Hensher firmly recognizes that it simply does not work that way. He got interested in writing a book on this topic when he realized he wasn’t familiar with the handwriting of a good friend. Like remembering birthdays used to be something some committed a space to in their brains, knowing someone’s handwriting used to help us with character judgment. Careful printing might indicate someone is conscientious and reliable, while smooth but swift cursive might identify someone who’d make a good note taker at a meeting. And a hasty scrawl could indicate untrustworthiness. Are we all untrustworthym now?
I challenge you to read this book without getting out a piece of scrap paper and testing your memory of your grade school cursive! Hensher describes some of the schools of thought around handwriting. Is it better to use just your wrist to guide your hand, or your whole arm to conduct the exercises? Some thought that involving the entire arm would result in smoother writing and less fatigue in the hand. Then again, is it better to have your feet flat on the floor and posture erect, or better to relax into your writing and slouch over it, perhaps look at it completely from the side? Hensher delves into the writing of a few historical figures who have had their style and attitudes about penmanship dissected by historians and scholars: Hitler and Dickens, for example.
Moving from an historical review of different handwriting styles and where they developed, we also learn about László Bíró, inventor of the ballpoint pen, and Marcel Bich, the man who bought the patent in Europe to mass produce them. It’s amazing to think how much progress was made once blotting paper became a thing of the past and ink dried quickly due to the mechanism of the small rotating ball at the tip of these pens.

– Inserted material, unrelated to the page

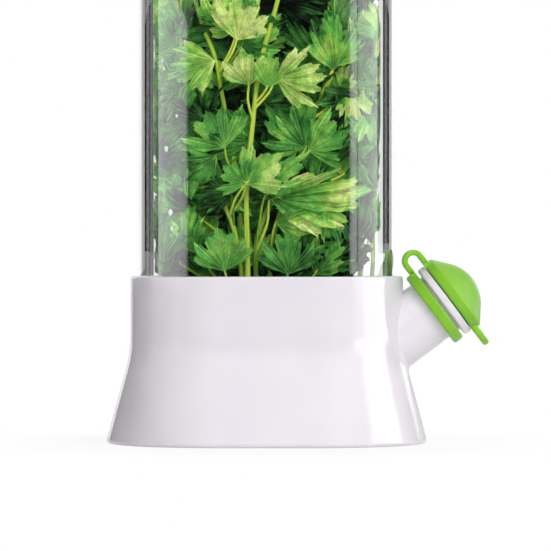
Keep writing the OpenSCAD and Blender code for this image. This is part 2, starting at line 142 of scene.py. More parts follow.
def new_material(name: str) -> tuple[bpy.types.Material, bpy.types.NodeTree, bpy.types.Node]:
    """Makes an empty node material.

    Args:
        name: Name of the material.

    Returns:
        The material, its node tree and its output node.
    """
    material = bpy.data.materials.new(name)
    material.use_nodes = True
    material.node_tree.nodes.clear()
    output = add_node(material.node_tree, "ShaderNodeOutputMaterial")
    return material, material.node_tree, output


def set_ramp(node: bpy.types.Node, stops: Sequence[tuple[float, str]]) -> bpy.types.Node:
    """Writes the stops of a colour ramp.

    Args:
        node: The ramp node.
        stops: Position and sRGB hex colour of each stop, in rising order.

    Returns:
        The same node.
    """
    elements = node.color_ramp.elements
    while len(elements) < len(stops):
        elements.new(1.0)
    for element, (position, colour) in zip(elements, stops, strict=True):
        element.position = position
        element.color = linear(colour)
    return node


def shown_rays(tree: bpy.types.NodeTree) -> bpy.types.NodeSocket:
    """Tells the rays that show a thing from those that only light by it.

    Args:
        tree: Node tree of a material or of the world.

    Returns:
        A socket that is 1 for what the camera sees, sees mirrored or sees through the cover, and else 0.
    """
    path = add_node(tree, "ShaderNodeLightPath")
    seen = add_node(
        tree,
        "ShaderNodeMath",
        {"operation": "MAXIMUM"},
        {0: path.outputs["Is Camera Ray"], 1: path.outputs["Is Glossy Ray"]},
    )
    shown = add_node(
        tree,
        "ShaderNodeMath",
        {"operation": "MAXIMUM"},
        {0: seen.outputs[0], 1: path.outputs["Is Transmission Ray"]},
    )
    return shown.outputs[0]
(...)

It took Bíró about a decade to develop the ballpoint pen through trial and error. He came to the final design as World War II was starting. Bich launched the Bic Crystal pen in 1950. It’s hard to imagine a world without such an inexpensive, practical writing implement. And remarkably, the Bic pen has hardly changed in over 60 years. Today it is sold in the same form as when it launched. The ink formula has improved over time, but the design and mechanism remain exactly as Bíró invented them. And don’t get Hensher started on fountain pens and different nib styles.
Hensher’s journalistic style can be a bit abrasive, with anyone who is doing things differently than he considers correct and proper coming under fire. Describing an exercise class where students are taught some of the elements of calligraphy and encouraged to improve their handwriting through sweeping aerobic movements, Hensher dryly notes that it makes him “want to buy a leotard”. Much like a laugh track tells the audience when to chuckle and when to guffaw, Hensher inserts adjectives and adverbs that not-so-subtly indicate the readers’ expected reaction. A bad pun in the title of a report is “wincing”. A collection of very similar public schoolboys’ handwriting samples is “quite exhausting” for Hensher to flip through. Yes, research is difficult. As a reader I definitely had the impression that Hensher wanted me to know he worked very hard to gather all this apparently tiresome information.
It’s also a little off putting that Hensher nudges the reader from time to time as a comrade, as though we’re all in the know together, being “we English” or “we British”. Perhaps the author didn’t expect his book to be published in other parts of the world or read by anyone outside of Britain, and only an insider of his world would be ‘in on it’ with him.
Nudging and winking aside, Hensher has thoroughly researched his subject, and offers a solid background of the development of several major styles of Western handwriting. From various adaptations of copperplate, to the italic style of Italian monks brought to northern European boys’ boarding schools, to a clean sans serif style preferred for bookkeeping, Hensher offers a personal view alongside the historical evolution of modern day handwriting as we know it. Unfortunately for those keen to preserve the art of penmanship, when Hensher spends a day in London shopping for a very particular fountain pen for himself, he sees many people with heads bowed, pecking away at glowing screens, but he’s nearly the only person demonstrating any intention of writing.